For the record: My current theory is that it is some kind of hardware
problem - either in the disk or on the motherboard so I have persuaded
my local AppleStore to swap the harddisk on Monday and then they will
run their full hardware stress test (4+ hours according to him). The
stress test was apparently suggested from the central repair people (who
have no idea I run Linux on it - the local techie knows, but has no
problem with it as long as I keep a small OSX partition) so I guess this
sort of hints that they are aware of hardware issues.
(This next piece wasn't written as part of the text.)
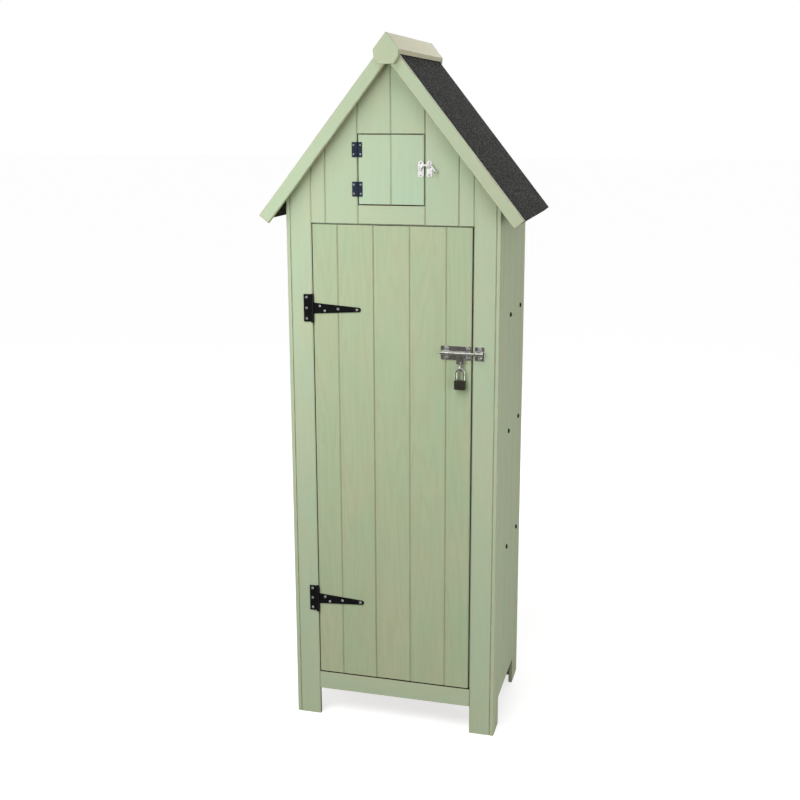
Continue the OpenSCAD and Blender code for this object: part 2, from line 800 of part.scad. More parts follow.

(Note: I've had the same techie replace a broken motherboard in the past
when the Linux messages where at least as clear as the OSX ones - in
that case drives would in the end only show up in the boot menue when
the system had cooled down for at least 20 minutes. To be on the safe
side, I've upped the minimum fan speed by 50% to ensure all sensors give
me happy readings all the time - luckily the 4,1 fans are very silent
compared to the 2,2)
I hope to have everything back in shape on Wednesday and I'll let you
know how it fares.
BTW: For a while I displayed the hddtemp sensor all the time along with
coretemp etc, but I now understand that this is also SMART based so I've
turned it off in the past weeks experimentation. Again, it seemed to
work flawlessly for months on my previous (stolen) MBP 3,1.